ABSTRACT

Post-occupancy evaluation (POE) is a platform for the systematic study of buildings once occupied, so that lessons may be learned that will improve their current conditions and guide the design of future buildings. Various aspects of the occupied buildings’ functioning and performance can be assessed in a POE, both chemo-physical (indoor environment quality (IEQ), indoor air quality (IAQ) and thermal performance) as well as more subjective and interactional (space use, user satisfaction, etc.). POE draws on an extensive quantitative and qualitative toolkit: measurements and monitoring, on the one hand, and methods such as walk-throughs, observations and user satisfaction questionnaires on the other. POE may seem a necessary, indeed, axiomatic phase of the design and construction process, and exactly the kind of integrated assessment essential for the design of more sustainable buildings.
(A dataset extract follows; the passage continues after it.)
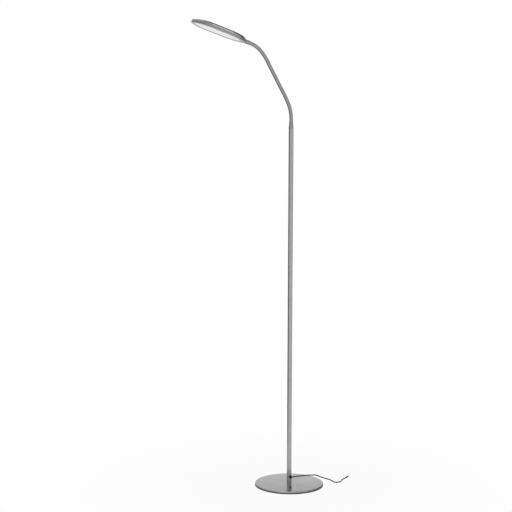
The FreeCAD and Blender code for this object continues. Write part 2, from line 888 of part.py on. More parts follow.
def shell_piece(place):
    """Top shell: crowned and hollow, with screw bosses, board ribs and holes for button and neck."""
    outer = crowned("shell_outer", head_outline, size.frame_thickness, 0)
    bevel(outer, size.head_edge_bevel, upper_rim(head_outline))
    core_outline = inset(head_outline, size.shell_wall)
    core = crowned("shell_core", core_outline, size.frame_thickness, size.shell_wall)
    bevel(core, size.shell_core_bevel, upper_rim(core_outline))
    added = [cut("shell_hollow", outer, [core])]
    tools = []
    for side, mark in ((1, "a"), (-1, "b")):
        x, y = size.frame_screw_place, size.frame_screw_offset * side
        low = size.frame_thickness
        added.append(rod("screw_boss_" + mark, size.screw_boss_radius, roof - low, low, x, y))
        pilot = size.screw_radius + size.thread_clearance
        tools.append(rod("screw_pilot_" + mark, pilot, size.screw_length, low, x, y))
    rib_height = roof + size.shell_wall / 2 - board_top
    rib_side = -size.rib_width / 2
    for mark, inward in (
        ("rear", size.rib_inset),
        ("tip", board_length - size.rib_inset - size.shell_wall),
    ):
        rib_place = (size.board_start + inward, rib_side, board_top)
        added.append(block("shell_rib_" + mark, size.shell_wall, size.rib_width, rib_height, *rib_place))
    hole = size.button_radius + size.slide_clearance
    tools.append(rod("button_hole", hole, size.head_height, size.frame_thickness * 2, size.button_place))
    mouth = rod("neck_mouth", size.boss_radius + size.slide_clearance, size.boss_length + size.boss_reach)
    mouth.Placement = Placement(
        Vector(-float(size.boss_reach), 0, float(size.neck_axis_height)), Rotation(Vector(0, 1, 0), 90)
    )
    tools.append(mouth)
    piece(cut("head_top_shell", together("shell_full", added), tools), "head_top_shell", place)


def upper_rim(outline):
    """A test for the edges where the top of a block meets its upright walls."""
    level = float(size.frame_thickness) + float(size.frame_edge)

    def keep(edge):
        box = edge.BoundBox
        upright = box.XLength < FLAT and box.YLength < FLAT
        return box.ZMin > level and not upright and on_wall(edge, outline)

    return keep


def on_wall(edge, outline):
    """Does an edge lie on the upright wall of an outline?"""
    middle = edge.valueAt((edge.FirstParameter + edge.LastParameter) / 2)
    return wall_distance(outline, middle) < ON_WALL


def wall_distance(outline, point):
    """Distance from a point, seen from above, to the wall of a long rounded outline."""
    x, y = point.x, abs(point.y)
    best = float("inf")
    for side, end, radius, shoulder in (
        (1, outline.tip, outline.tip_radius, outline.tip_shoulder),
        (-1, outline.rear, outline.rear_radius, outline.rear_shoulder),
    ):
        middle = float(end) - side * float(radius)
        half = float(outline.half_width)
        reach = math.sqrt((float(shoulder) - float(radius)) ** 2 - (float(shoulder) - half) ** 2)
        start = middle - side * reach
        to_end = abs(math.hypot(x - middle, y) - float(radius))
        to_shoulder = abs(math.hypot(x - start, y - half + float(shoulder)) - float(shoulder))
        best = min(best, to_end, to_shoulder, abs(y - half))
    return best


def frame_piece(place):
    """Lower frame: a flat ring round the window, with a rib inside the shell and the neck's boss."""
    body = document.addObject("PartDesign::Body", "head_frame")
    plan = new_sketch(body, "XY_Plane", "plan")
    oval(plan, head_outline)
    pad(body, plan, size.frame_thickness)
    bevel(body, size.frame_edge, lambda edge: edge.BoundBox.ZMax < FLAT)
    step = new_sketch(body, "XY_Plane", "step", size.frame_lip)
    oval(step, inset(window_outline, -size.window_step))
    pocket(body, step, size.frame_thickness * 2, up=True)
    window = new_sketch(body, "XY_Plane", "window")
    oval(window, window_outline)
    pocket(body, window, size.frame_thickness, up=True)
    tongue = new_sketch(body, "XY_Plane", "tongue", size.frame_thickness)
    tongue_end = size.head_length - size.shell_wall - size.tongue_gap
    tongue_start = tongue_end - size.tongue_thickness
    half = size.tongue_width / 2
    polygon(tongue, ((tongue_start, -half), (tongue_end, -half), (tongue_end, half), (tongue_start, half)))
    pad(body, tongue, size.tongue_height)
    boss = new_sketch(body, "XZ_Plane", "boss", 0, size.neck_axis_height)
    boss_end = size.boss_length - size.boss_reach
    polygon(
        boss,
        (
            (-size.boss_reach, 0),
            (boss_end, 0),
            (boss_end, size.boss_radius - size.boss_chamfer),
            (boss_end - size.boss_chamfer, size.boss_radius),
            (-size.boss_reach, size.boss_radius),
        ),
    )
    turn = body.newObject("PartDesign::Revolution", "boss_turn")
    turn.Profile = boss
    turn.ReferenceAxis = (boss, ["H_Axis"])
    turn.Angle = 360
    bore = new_sketch(body, "YZ_Plane", "bore", -size.boss_reach)
    circle(bore, size.spigot_radius + size.thread_clearance, 0, size.neck_axis_height)
    pocket(body, bore, size.boss_length, up=True)
    holes = new_sketch(body, "XY_Plane", "holes")
    heads = new_sketch(body, "XY_Plane", "heads")
    for side in (1, -1):
        x, y = size.frame_screw_place, size.frame_screw_offset * side
        circle(holes, size.screw_radius + size.slide_clearance, x, y)
        circle(heads, size.screw_head_radius + size.slide_clearance, x, y)
    pocket(body, holes, size.frame_thickness, up=True)
    pocket(body, heads, size.screw_head_height + size.seat_clearance, up=True)
    lock = new_sketch(body, "XY_Plane", "lock", size.neck_axis_height - size.boss_radius)
    circle(lock, size.set_screw_radius + size.thread_clearance, size.set_screw_place)
    pocket(body, lock, size.boss_radius, up=True)
    piece(body, "head_frame", place)


def light_pieces(place):
    """Diffuser, reflector tray, board with its chips, controls and the screws."""
    body = document.addObject("PartDesign::Body", "diffuser")
    sketch = new_sketch(body, "XY_Plane", "plan", size.frame_lip)
    oval(sketch, inset(window_outline, size.slide_clearance - size.window_step))
    pad(body, sketch, size.diffuser_thickness)
    piece(body, "diffuser", place)

    tray = document.addObject("PartDesign::Body", "reflector_tray")
    sketch = new_sketch(tray, "XY_Plane", "plan", diffuser_top)
    tray_outline = inset(window_outline, size.slide_clearance * 2 - size.window_step)
    oval(sketch, tray_outline)
    pad(tray, sketch, size.tray_height)
    sketch = new_sketch(tray, "XY_Plane", "hollow", diffuser_top)
    oval(sketch, inset(tray_outline, size.tray_wall))
    pocket(tray, sketch, size.tray_height - size.tray_top, up=True)
    sketch = new_sketch(tray, "XY_Plane", "slots", tray_top)
    slot_inset = size.chip_margin - size.slot_end_gap
    start, end = size.board_start + slot_inset, size.board_start + board_length - slot_inset
    for side in (1, -1):
        low = size.row_offset * side - size.slot_width / 2
        high = size.row_offset * side + size.slot_width / 2
        polygon(sketch, ((start, low), (end, low), (end, high), (start, high)))
    pocket(tray, sketch, size.tray_top * 2)
    for name, x in (
        ("rib_rear", size.control_start),
        ("rib_tip", size.control_start + size.control_length - size.tray_wall),
    ):
        sketch = new_sketch(tray, "XY_Plane", name, tray_top)
        half = size.control_width / 2
        polygon(sketch, ((x, -half), (x + size.tray_wall, -half), (x + size.tray_wall, half), (x, half)))
        pad(tray, sketch, size.control_rib)
    piece(tray, "reflector_tray", place)

    board = block(
        "led_board",
        board_length,
        size.board_half_width * 2,
        size.board_thickness,
        size.board_start,
        -size.board_half_width,
        tray_top,
    )
    piece(board, "led_board", joined(place, board))
    chips = []
    first = size.board_start + size.chip_margin
    for side in (1, -1):
        for number in range(CHIPS_IN_ROW):
            chips.append(
                block(
                    f"chip_{number}_{'a' if side > 0 else 'b'}",
                    size.chip_length,
                    size.chip_width,
                    size.chip_height,
                    first + number * chip_pitch,
                    size.row_offset * side - size.chip_width / 2,
                    tray_top - size.chip_height,
                )
            )
    piece(group("led_chips", chips), "led_chips", place)
    control = block(
        "control_board",
        size.control_length,
        size.control_width,
        size.control_thickness,
        size.control_start,
        -size.control_width / 2,
        control_low,
    )
    piece(control, "control_board", joined(place, control))
    switch = block(
        "push_switch",
        size.switch_size,
        size.switch_size,
        size.switch_height,
        size.button_place - size.switch_size / 2,
        -size.switch_size / 2,
        control_top,
    )
    piece(switch, "push_switch", joined(place, switch))
    flange_top = roof - size.slide_clearance
    turned(
        "power_button",
        (
            (0, flange_top - size.button_flange),
            (size.button_flange_radius, flange_top - size.button_flange),
            (size.button_flange_radius, flange_top),
            (size.button_radius, flange_top),
            (size.button_radius, size.head_height + size.button_proud),
            (0, size.head_height + size.button_proud),
        ),
        place.multiply(Placement(Vector(float(size.button_place), 0, 0), Rotation())),
    )


def head_lead(place):
    """The lead from the neck's bore, up past the tray's end and on to the control board's edge."""
    low = size.neck_axis_height - (size.wire_hole_radius - size.head_lead_radius) / 2
    high = control_low + size.control_thickness / 2
    corners = [
        Vector(float(x), 0, float(z))
        for x, z in (
            (size.head_lead_start, low),
            (size.head_lead_rise, low),
            (size.head_lead_rise, high),
            (size.control_start, high),
        )
    ]
    lead = bent_lead("head_lead", corners, size.head_lead_bend, size.head_lead_radius)
    lead.Placement = place


def joined(place, item):
    """A place in the head's frame carried on by the item's own place."""
    item.setExpression("Placement.Base.x", None)
    item.setExpression("Placement.Base.y", None)
    item.setExpression("Placement.Base.z", None)
    return place.multiply(item.Placement)


def screw(name, x, y, head_low, length):
    """A pan head screw that stands head down."""
    head = rod(name + "_head", size.screw_head_radius, size.screw_head_height, head_low, x, y)
    shank = rod(name + "_shank", size.screw_radius, length, head_low + size.screw_head_height, x, y)
    return together(name, [head, shank])


def screw_pieces(place):
    """Screws of the frame and the set screw that locks the neck's spigot."""
    frame_screws = []
    for side, mark in ((1, "a"), (-1, "b")):
        frame_screws.append(
            screw(
                "frame_screw_" + mark,
                size.frame_screw_place,
                size.frame_screw_offset * side,
                size.seat_clearance,
                size.screw_length,
            )
        )
    piece(group("frame_screws", frame_screws), "frame_screws", place)
    low = size.neck_axis_height - size.boss_radius + size.slide_clearance
    high = size.neck_axis_height - size.spigot_radius - size.thread_clearance
    turned(
        "neck_set_screw",
        ((0, low), (size.set_screw_radius, low), (size.set_screw_radius, high), (0, high)),
        place.multiply(Placement(Vector(float(size.set_screw_place), 0, 0), Rotation())),
    )


def check_and_write():
    """Stop at any failed object, then write one STEP file for each piece."""
    document.recompute()
    failed = [item.Name for item in document.Objects if {"Invalid", "Error"} & set(item.State)]
    if failed:
        raise RuntimeError(f"failed objects: {failed}")
    for item in PIECES:
        if item.Shape.isNull() or not item.Shape.isValid() or not item.Shape.Solids:
            raise RuntimeError(f"{item.Label} has no valid solid")
    os.makedirs("parts", exist_ok=True)
    for item in PIECES:
        item.Shape.exportStep(f"parts/{item.Label}.step")
        print(f"{item.Label}: {len(item.Shape.Solids)} solid(s), {item.Shape.Volume / 1000:.2f} cm3")


base_pieces()
pole_pieces()
cord_pieces()
neck_pieces()
head = head_place()
shell_piece(head)
frame_piece(head)
light_pieces(head)
screw_pieces(head)
head_lead(head)
check_and_write()
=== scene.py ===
import json
import math

import bmesh
import bpy
from mathutils import Matrix, Vector


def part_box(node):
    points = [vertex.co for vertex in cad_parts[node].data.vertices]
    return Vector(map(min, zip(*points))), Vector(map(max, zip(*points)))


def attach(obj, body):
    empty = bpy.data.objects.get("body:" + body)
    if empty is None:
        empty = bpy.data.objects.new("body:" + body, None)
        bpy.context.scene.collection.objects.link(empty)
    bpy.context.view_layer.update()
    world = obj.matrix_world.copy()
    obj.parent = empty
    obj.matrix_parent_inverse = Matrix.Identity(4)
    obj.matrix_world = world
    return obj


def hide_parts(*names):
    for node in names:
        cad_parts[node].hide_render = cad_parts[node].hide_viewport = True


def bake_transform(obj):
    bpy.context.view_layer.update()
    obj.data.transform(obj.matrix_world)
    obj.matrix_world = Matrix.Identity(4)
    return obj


# A gooseneck reading floor lamp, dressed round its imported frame. Metres. The origin is the middle of
# the base's underside, +Z is up and the head reaches towards -Y.

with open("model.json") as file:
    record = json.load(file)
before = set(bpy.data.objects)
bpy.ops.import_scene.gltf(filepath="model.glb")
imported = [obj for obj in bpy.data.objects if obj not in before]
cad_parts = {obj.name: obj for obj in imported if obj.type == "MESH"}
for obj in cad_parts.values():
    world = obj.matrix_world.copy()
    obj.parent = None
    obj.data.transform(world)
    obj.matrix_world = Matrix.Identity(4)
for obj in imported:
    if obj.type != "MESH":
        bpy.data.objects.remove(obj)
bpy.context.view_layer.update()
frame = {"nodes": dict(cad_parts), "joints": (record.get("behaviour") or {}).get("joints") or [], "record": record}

NODES = frame["nodes"]
JOINTS = {joint["name"]: joint for joint in frame["joints"]}

# The photograph's view: where the lens stands, where it looks and how long it is.
VIEW_TURN = math.radians(60)
CAMERA_DISTANCE = 4.0
CAMERA_HEIGHT = 1.145
CAMERA_YAW = math.radians(-1.639)
CAMERA_PITCH = math.radians(5.254)
CAMERA_ROLL = math.radians(0.182)
CAMERA_LENS = 84.81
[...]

Yet POE researchers have often been regarded with suspicion and even hostility, since their work may cause friction between different stakeholders. This chapter reviews material published in recent years in an attempt to trace the emergence of POE, describe its conceptual and methodological backdrop, its interaction with other issues related to sustainable design, and its increasing ‘canonization’ as a method. We argue that POE offers the potential to integrate a range of fragmented aspects of the construction process and of the relations of buildings to their environment and users. We propose that the acceptance of POE as a mandatory step in the design and commissioning of buildings, whose results are habitually fed backward and forward to other stages of the design and construction processes, is an important and probably inevitable step toward making buildings more sustainable.